EXERCISE INSTRUCTIONS. Show all lines from the listing below that contain "this".

====== MATERIAL PROVIDED ======

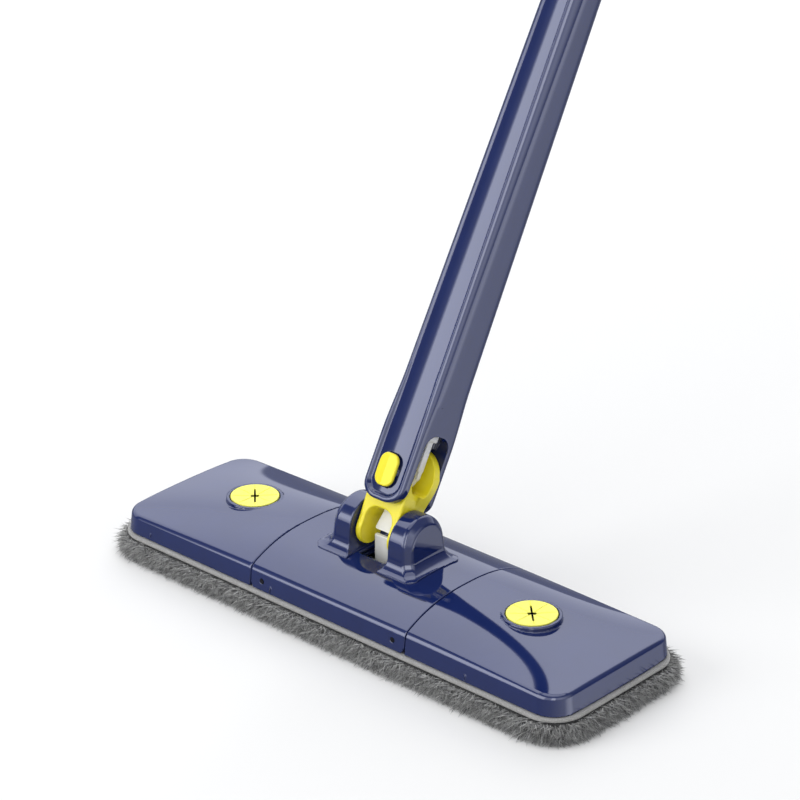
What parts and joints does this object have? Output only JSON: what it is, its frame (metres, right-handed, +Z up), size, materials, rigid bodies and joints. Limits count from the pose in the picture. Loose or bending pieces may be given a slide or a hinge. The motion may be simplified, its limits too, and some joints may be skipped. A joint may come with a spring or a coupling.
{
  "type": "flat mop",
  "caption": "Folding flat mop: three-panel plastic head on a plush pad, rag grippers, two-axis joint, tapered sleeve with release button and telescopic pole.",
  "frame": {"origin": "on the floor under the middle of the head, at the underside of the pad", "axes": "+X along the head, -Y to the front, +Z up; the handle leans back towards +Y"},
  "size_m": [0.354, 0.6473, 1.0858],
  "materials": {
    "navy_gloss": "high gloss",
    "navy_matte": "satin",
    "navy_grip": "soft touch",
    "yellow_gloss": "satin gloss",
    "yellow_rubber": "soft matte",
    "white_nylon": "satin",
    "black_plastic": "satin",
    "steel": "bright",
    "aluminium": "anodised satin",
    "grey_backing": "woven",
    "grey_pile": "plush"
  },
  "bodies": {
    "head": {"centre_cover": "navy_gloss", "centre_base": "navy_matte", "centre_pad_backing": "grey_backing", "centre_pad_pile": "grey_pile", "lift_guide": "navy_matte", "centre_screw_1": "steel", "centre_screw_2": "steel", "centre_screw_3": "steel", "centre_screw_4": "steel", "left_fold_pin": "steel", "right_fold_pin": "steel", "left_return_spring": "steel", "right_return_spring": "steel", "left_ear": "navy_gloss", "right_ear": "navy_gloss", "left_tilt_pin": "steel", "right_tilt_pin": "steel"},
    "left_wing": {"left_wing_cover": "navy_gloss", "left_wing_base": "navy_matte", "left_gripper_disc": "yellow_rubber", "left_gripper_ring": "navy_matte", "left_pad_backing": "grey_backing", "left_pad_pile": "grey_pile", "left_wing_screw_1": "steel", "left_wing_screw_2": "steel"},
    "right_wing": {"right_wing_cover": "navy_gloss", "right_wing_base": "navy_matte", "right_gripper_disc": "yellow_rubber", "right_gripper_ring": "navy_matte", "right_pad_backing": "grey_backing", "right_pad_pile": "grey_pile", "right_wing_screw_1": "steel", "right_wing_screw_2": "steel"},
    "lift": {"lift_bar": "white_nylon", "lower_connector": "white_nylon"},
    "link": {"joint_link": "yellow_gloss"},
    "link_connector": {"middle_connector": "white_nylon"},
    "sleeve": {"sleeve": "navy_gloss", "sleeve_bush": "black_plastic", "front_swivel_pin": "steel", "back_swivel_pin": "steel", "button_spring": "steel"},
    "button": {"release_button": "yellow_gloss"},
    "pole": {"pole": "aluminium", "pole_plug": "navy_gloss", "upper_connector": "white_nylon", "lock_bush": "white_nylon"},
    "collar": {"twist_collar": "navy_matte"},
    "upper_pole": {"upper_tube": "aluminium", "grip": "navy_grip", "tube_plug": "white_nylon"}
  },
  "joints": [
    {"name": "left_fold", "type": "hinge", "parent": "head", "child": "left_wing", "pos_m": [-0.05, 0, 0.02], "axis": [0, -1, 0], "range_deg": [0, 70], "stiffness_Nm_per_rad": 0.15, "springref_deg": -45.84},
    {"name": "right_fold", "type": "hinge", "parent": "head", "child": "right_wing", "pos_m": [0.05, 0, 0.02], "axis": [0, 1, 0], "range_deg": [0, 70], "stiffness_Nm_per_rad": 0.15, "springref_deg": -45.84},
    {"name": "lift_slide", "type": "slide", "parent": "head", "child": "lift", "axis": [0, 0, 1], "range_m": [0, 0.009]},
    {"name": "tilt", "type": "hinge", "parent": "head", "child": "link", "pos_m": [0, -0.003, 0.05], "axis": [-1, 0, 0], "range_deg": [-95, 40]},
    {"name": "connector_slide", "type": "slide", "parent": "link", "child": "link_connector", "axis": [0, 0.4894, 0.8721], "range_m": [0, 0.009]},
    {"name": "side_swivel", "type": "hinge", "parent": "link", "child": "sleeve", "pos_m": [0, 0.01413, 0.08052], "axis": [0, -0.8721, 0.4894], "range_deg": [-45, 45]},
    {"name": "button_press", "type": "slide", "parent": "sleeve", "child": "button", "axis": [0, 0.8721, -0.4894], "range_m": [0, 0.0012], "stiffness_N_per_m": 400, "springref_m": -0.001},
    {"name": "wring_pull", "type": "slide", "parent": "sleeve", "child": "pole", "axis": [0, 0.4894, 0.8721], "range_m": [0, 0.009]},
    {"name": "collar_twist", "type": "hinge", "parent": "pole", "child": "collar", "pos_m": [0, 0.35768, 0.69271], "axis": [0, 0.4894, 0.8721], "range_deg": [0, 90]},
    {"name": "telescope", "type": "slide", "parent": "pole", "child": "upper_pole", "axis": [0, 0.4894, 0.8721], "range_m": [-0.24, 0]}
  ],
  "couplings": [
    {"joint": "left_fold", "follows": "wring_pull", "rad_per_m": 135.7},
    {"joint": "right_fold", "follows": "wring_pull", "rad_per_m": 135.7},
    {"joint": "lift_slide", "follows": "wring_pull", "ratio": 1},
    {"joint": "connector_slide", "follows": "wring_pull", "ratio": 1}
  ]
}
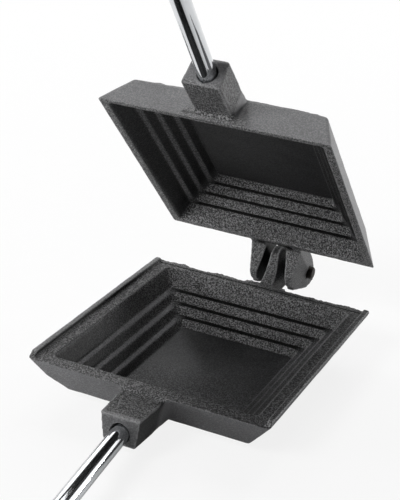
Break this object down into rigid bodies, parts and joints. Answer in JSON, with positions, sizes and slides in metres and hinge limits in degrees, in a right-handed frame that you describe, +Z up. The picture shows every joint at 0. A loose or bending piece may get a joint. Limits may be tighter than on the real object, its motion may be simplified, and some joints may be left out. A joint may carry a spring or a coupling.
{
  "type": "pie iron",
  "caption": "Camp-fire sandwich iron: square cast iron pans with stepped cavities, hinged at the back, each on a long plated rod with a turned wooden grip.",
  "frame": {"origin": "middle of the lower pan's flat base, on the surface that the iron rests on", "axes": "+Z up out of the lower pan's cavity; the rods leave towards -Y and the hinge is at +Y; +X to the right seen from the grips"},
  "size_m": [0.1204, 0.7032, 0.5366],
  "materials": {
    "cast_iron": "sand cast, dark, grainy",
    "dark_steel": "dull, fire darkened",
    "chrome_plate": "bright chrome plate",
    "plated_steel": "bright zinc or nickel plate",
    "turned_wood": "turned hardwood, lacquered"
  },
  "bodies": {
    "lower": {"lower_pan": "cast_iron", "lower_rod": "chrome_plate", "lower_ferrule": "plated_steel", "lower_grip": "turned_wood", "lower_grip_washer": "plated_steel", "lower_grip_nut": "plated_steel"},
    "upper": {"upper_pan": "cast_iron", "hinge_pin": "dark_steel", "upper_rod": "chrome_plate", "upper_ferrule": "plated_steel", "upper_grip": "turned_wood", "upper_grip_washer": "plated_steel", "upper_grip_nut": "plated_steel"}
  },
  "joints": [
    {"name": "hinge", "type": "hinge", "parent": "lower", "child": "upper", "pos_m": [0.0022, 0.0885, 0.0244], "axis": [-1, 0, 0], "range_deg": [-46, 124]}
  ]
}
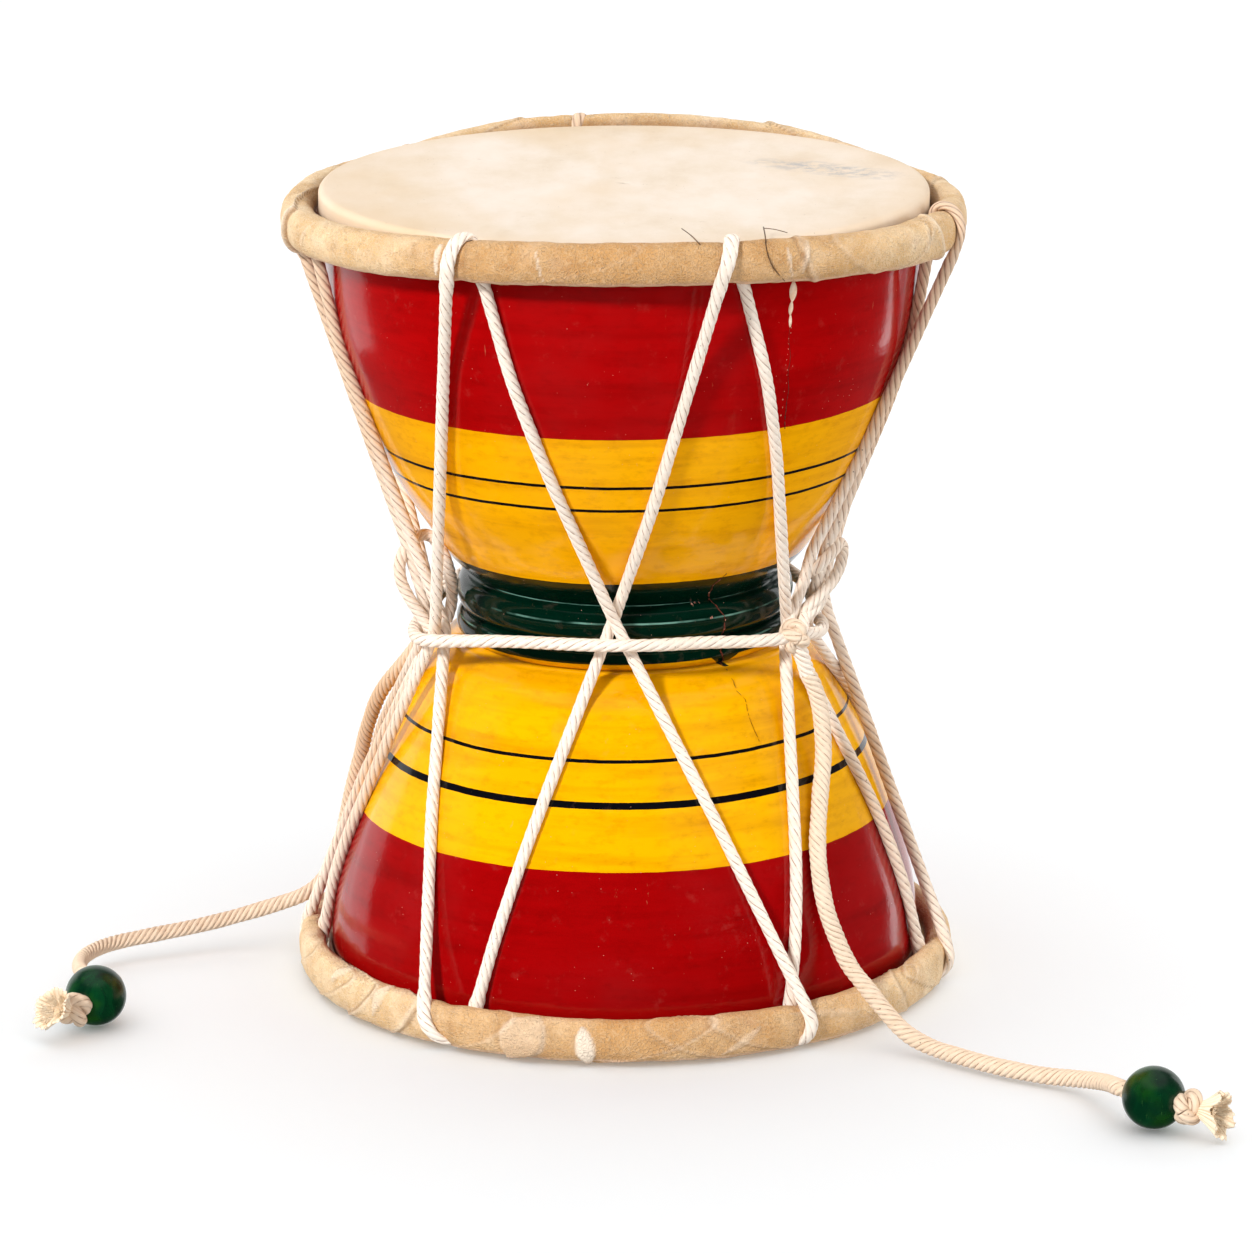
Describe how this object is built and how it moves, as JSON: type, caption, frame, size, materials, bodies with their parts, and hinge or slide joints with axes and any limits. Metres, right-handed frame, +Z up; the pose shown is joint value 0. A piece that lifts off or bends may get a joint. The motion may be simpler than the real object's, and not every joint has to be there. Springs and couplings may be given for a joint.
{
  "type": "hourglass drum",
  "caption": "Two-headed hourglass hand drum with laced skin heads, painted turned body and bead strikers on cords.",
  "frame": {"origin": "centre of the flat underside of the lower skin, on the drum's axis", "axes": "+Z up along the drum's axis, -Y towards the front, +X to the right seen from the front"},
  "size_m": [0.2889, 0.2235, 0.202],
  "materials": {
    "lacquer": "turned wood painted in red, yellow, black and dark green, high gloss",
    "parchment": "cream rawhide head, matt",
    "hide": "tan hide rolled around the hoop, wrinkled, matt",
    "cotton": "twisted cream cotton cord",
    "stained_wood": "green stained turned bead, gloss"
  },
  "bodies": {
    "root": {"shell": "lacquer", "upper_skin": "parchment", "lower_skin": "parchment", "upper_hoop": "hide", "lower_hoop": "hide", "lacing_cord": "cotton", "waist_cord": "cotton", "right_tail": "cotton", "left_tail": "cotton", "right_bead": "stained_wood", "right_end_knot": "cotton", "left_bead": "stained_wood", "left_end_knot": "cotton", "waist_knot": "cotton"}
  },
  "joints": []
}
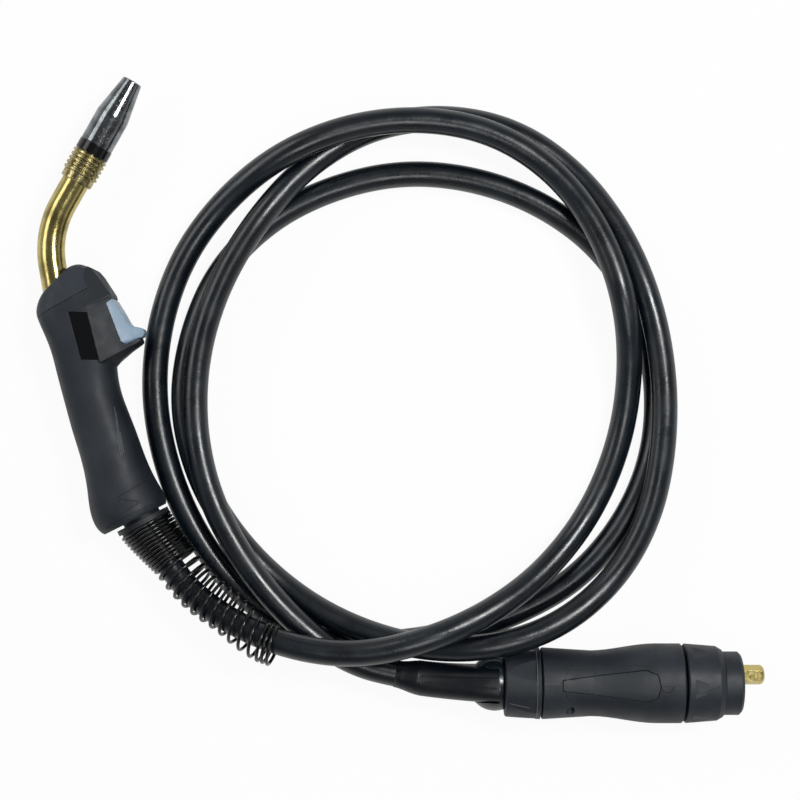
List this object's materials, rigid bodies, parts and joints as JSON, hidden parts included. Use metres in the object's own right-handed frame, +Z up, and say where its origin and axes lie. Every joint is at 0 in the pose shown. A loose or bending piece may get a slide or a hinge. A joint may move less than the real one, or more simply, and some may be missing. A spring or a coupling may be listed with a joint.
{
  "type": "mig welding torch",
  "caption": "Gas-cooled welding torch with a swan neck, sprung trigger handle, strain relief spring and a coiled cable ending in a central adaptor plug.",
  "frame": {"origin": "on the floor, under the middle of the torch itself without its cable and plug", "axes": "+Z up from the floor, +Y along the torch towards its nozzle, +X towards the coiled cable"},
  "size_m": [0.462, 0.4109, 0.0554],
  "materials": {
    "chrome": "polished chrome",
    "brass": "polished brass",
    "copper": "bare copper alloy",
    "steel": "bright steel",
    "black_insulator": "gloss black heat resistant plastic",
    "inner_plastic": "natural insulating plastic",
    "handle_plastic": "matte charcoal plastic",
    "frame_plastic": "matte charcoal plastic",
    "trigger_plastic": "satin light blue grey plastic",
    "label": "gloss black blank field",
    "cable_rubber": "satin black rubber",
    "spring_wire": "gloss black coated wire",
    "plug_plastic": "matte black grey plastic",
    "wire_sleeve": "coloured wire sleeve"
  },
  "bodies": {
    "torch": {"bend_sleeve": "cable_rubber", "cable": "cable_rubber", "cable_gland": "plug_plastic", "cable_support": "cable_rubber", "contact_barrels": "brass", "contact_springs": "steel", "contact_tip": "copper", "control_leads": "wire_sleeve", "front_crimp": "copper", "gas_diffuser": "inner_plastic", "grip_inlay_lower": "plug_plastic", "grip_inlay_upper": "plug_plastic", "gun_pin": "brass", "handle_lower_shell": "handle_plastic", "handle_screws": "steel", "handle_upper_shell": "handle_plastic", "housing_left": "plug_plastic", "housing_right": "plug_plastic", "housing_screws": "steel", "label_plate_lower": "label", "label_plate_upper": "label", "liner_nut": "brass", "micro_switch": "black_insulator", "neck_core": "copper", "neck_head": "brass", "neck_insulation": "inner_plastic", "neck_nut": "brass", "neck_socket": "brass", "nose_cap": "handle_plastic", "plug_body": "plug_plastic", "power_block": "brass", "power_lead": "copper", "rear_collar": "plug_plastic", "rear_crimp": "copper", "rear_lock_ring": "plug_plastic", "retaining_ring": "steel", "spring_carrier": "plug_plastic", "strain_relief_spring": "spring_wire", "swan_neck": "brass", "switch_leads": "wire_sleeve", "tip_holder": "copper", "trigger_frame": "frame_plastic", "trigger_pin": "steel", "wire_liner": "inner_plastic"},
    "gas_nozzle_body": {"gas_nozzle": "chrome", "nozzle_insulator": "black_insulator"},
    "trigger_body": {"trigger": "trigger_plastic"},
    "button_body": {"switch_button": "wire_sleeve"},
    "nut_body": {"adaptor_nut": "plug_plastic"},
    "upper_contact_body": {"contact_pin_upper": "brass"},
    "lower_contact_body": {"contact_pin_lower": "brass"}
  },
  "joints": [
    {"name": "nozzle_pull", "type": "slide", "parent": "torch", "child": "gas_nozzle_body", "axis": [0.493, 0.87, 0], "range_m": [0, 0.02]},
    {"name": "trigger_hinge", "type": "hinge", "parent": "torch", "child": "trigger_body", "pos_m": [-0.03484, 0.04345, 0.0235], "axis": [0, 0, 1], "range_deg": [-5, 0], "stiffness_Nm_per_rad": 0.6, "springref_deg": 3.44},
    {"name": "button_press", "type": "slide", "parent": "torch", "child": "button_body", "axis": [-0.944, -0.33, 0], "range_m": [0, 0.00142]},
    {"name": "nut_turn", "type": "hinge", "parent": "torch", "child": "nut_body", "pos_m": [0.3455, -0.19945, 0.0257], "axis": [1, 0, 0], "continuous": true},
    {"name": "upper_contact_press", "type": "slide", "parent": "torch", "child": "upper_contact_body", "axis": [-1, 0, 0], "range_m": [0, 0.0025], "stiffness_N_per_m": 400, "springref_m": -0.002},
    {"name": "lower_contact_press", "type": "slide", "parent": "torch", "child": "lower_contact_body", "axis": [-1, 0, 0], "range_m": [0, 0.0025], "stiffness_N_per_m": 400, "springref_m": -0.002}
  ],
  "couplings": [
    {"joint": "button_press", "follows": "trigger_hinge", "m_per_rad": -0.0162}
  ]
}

======

RESPONSE.
What parts and joints does this object have? Output only JSON: what it is, its frame (metres, right-handed, +Z up), size, materials, rigid bodies and joints. Limits count from the pose in the picture. Loose or bending pieces may be given a slide or a hinge. The motion may be simplified, its limits too, and some joints may be skipped. A joint may come with a spring or a coupling.
Break this object down into rigid bodies, parts and joints. Answer in JSON, with positions, sizes and slides in metres and hinge limits in degrees, in a right-handed frame that you describe, +Z up. The picture shows every joint at 0. A loose or bending piece may get a joint. Limits may be tighter than on the real object, its motion may be simplified, and some joints may be left out. A joint may carry a spring or a coupling.
Describe how this object is built and how it moves, as JSON: type, caption, frame, size, materials, bodies with their parts, and hinge or slide joints with axes and any limits. Metres, right-handed frame, +Z up; the pose shown is joint value 0. A piece that lifts off or bends may get a joint. The motion may be simpler than the real object's, and not every joint has to be there. Springs and couplings may be given for a joint.
List this object's materials, rigid bodies, parts and joints as JSON, hidden parts included. Use metres in the object's own right-handed frame, +Z up, and say where its origin and axes lie. Every joint is at 0 in the pose shown. A loose or bending piece may get a slide or a hinge. A joint may move less than the real one, or more simply, and some may be missing. A spring or a coupling may be listed with a joint.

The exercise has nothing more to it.